My father writes software for the insurance industry and they use .NET. If they worked on making the code more portable it would make some people's life easier.

I agree that there are possibilities. The first thing that pops to mind is that a lot of games and other applications for Windows are based on .NET. It obviously works in both ways... if it opens the door to more apps being available to Microsoft software consoles (although I doubt it's going to happen the way Microsoft expects it to), it also opens the way to more compatibility of .NET apps to easily run on modern operating systems that matter.

The lInux kernel is not an operating system though, it's just a kernel. It can be compiled with different compilers, that allow for differently licensed modules to be included or not. Linux has never been opposed to integrate Microsoft code in the Linux kernel as long as it is open source, in fact, a large chunk of the kernel (more than 20000 lines) is Microsoft code, that Microsoft submitted to lengthen the relevance of their products in essential markets.

.NET is not really a major player in the Enterprise software development space.  Java is pretty much the lingua franca for Enterprise Server Side development.  The main reason is because .NET was late to the party and locked people into using windows—Mono only really became a viable cross platform option about five or so years ago.  And by that time Java was already entrenched at most companies.
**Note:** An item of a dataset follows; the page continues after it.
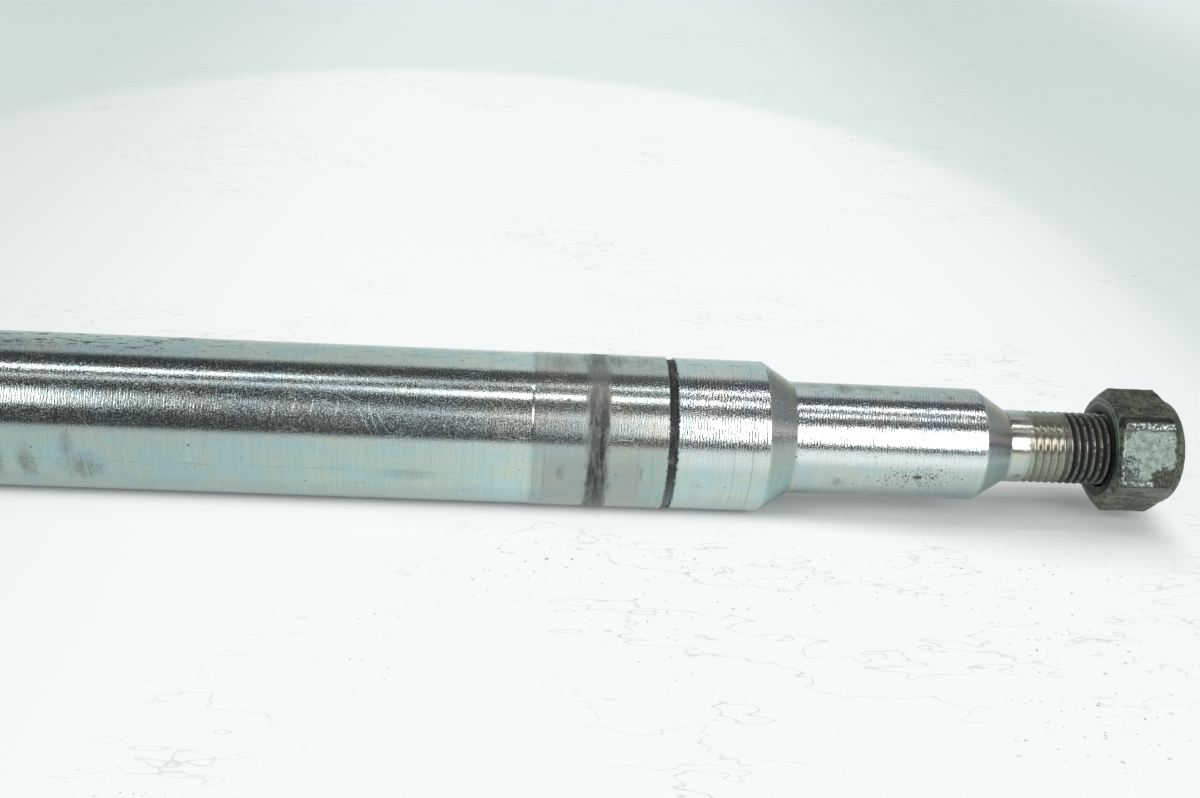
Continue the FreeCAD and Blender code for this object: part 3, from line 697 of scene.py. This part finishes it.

I do both Java and C# development, and I much prefer doing Java development.  Visual Studio is a terrible IDE.  Both NetBeans and Eclipse are far superior to it.  But C# has been good for Java in the sense that it has moved Java forward and made it a better language.  In some senses C# was ahead of Java in what it offered developers—it had lambda expressions and functional capabilities long before Java.  But now with Java 8, Java has added most of what C# had, and has actually leapfrogged it by added map and reduce functionality directly into the language.

Like I said Microsoft making .NET Open Source is a step in the right direction but it may be too little too late.  But hopefully this will mean that NetBeans will offer C# support in the future.

You would be surprised how many companies outside the IT scene use SQLserver and .Net for most of their in house stuff.

How is Visual Studio a bad IDE in any way?

Well let’s see.  Visual Studio’s code completion is not very good.  It is not nearly as context-aware as NetBeans, and does not add parens and autofill parameters.  

While writing code, many times it misses underlining syntax errors and these errors are not reported until you build.  And I am talking about it doing this with C# code NOT with C/C++.  If it were C/C++ I would understand.  It is a lot more difficult to do with C/C++, and even NetBeans and Eclipse have trouble with this.

The debugger is clunky.  Tracking variables is convoluted and mouse hover over variables to examine current values does not work correctly.  When you are debugging, you cannot edit code, who thought that was a good idea.   Attaching to a running server process to debug fails half the time.  I have to stop and restart, sometimes multiple times for it to take effect.

These are just a few of Visual Studio’s deficiencies.